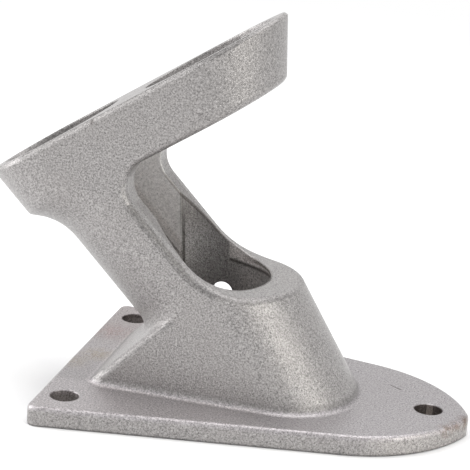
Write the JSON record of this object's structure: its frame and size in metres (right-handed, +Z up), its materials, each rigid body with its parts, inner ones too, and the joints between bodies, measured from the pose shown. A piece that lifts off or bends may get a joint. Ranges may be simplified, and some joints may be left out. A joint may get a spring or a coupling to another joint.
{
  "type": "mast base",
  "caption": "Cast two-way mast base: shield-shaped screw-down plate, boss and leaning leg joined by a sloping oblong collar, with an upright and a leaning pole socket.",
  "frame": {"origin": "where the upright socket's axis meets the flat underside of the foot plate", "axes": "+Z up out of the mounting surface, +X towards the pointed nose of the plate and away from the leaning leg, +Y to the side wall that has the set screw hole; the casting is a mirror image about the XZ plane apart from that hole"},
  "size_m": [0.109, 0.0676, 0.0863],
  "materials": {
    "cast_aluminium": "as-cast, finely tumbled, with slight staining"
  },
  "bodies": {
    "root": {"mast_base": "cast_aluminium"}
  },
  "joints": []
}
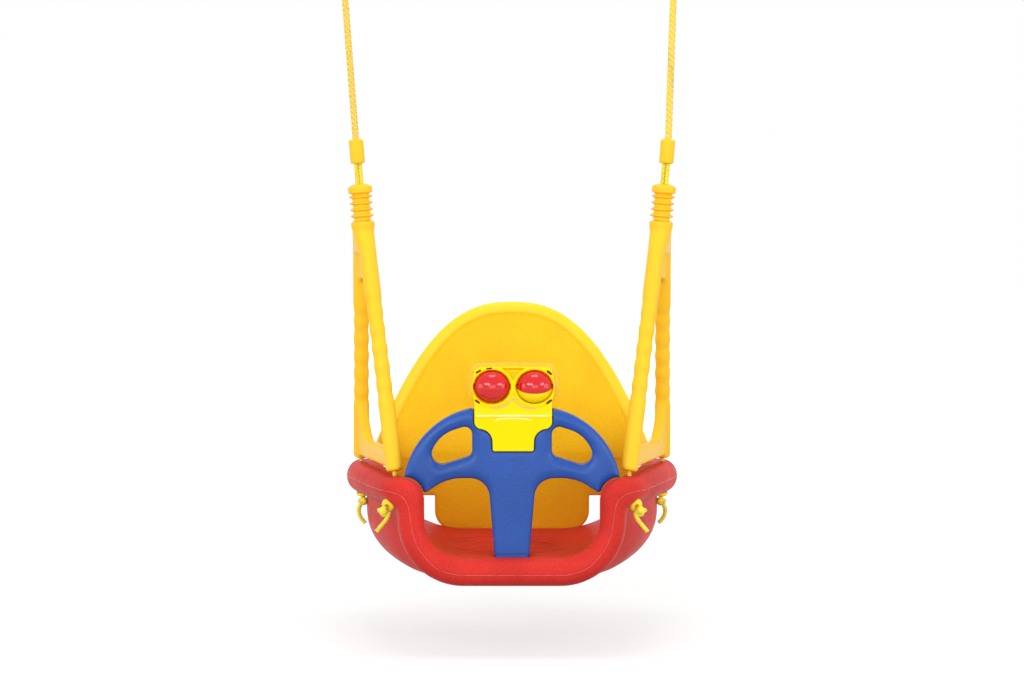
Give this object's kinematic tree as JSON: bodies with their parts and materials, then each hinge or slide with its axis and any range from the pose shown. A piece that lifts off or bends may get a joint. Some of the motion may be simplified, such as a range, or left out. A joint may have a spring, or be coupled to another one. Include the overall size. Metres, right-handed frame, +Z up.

- **WHAT YOU SHOULD DO**:
Output all of the data again. Match it exactly.

- **ANSWER TO THE PROBLEM**:
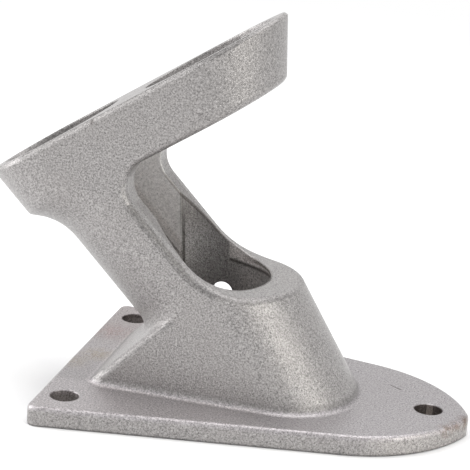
Write the JSON record of this object's structure: its frame and size in metres (right-handed, +Z up), its materials, each rigid body with its parts, inner ones too, and the joints between bodies, measured from the pose shown. A piece that lifts off or bends may get a joint. Ranges may be simplified, and some joints may be left out. A joint may get a spring or a coupling to another joint.
{
  "type": "mast base",
  "caption": "Cast two-way mast base: shield-shaped screw-down plate, boss and leaning leg joined by a sloping oblong collar, with an upright and a leaning pole socket.",
  "frame": {"origin": "where the upright socket's axis meets the flat underside of the foot plate", "axes": "+Z up out of the mounting surface, +X towards the pointed nose of the plate and away from the leaning leg, +Y to the side wall that has the set screw hole; the casting is a mirror image about the XZ plane apart from that hole"},
  "size_m": [0.109, 0.0676, 0.0863],
  "materials": {
    "cast_aluminium": "as-cast, finely tumbled, with slight staining"
  },
  "bodies": {
    "root": {"mast_base": "cast_aluminium"}
  },
  "joints": []
}
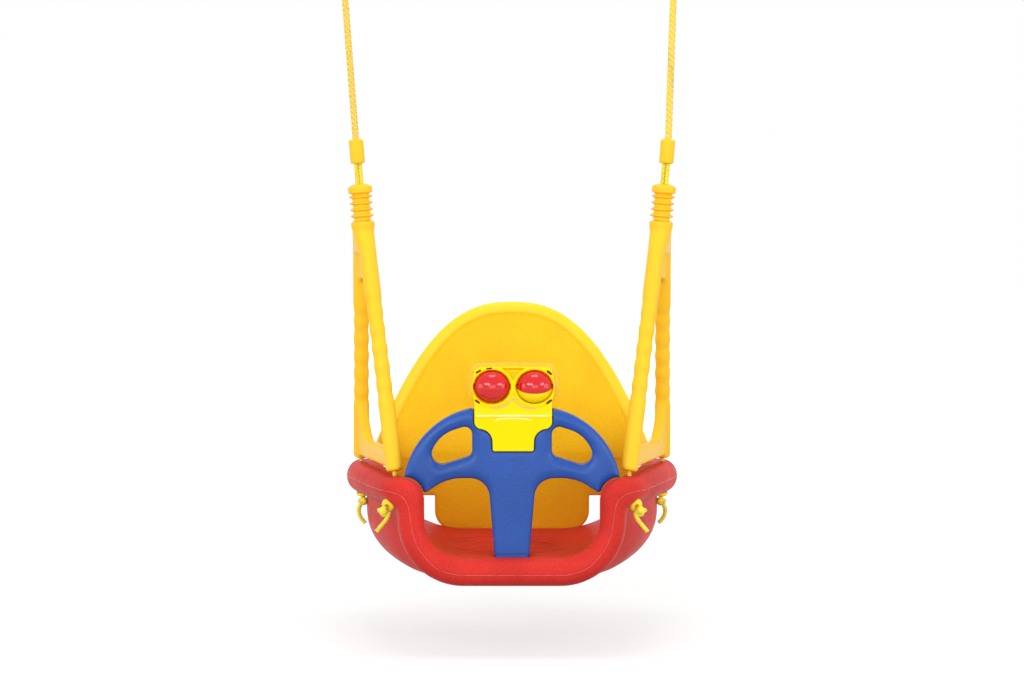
Give this object's kinematic tree as JSON: bodies with their parts and materials, then each hinge or slide with its axis and any range from the pose shown. A piece that lifts off or bends may get a joint. Some of the motion may be simplified, such as a range, or left out. A joint may have a spring, or be coupled to another one. Include the overall size. Metres, right-handed frame, +Z up.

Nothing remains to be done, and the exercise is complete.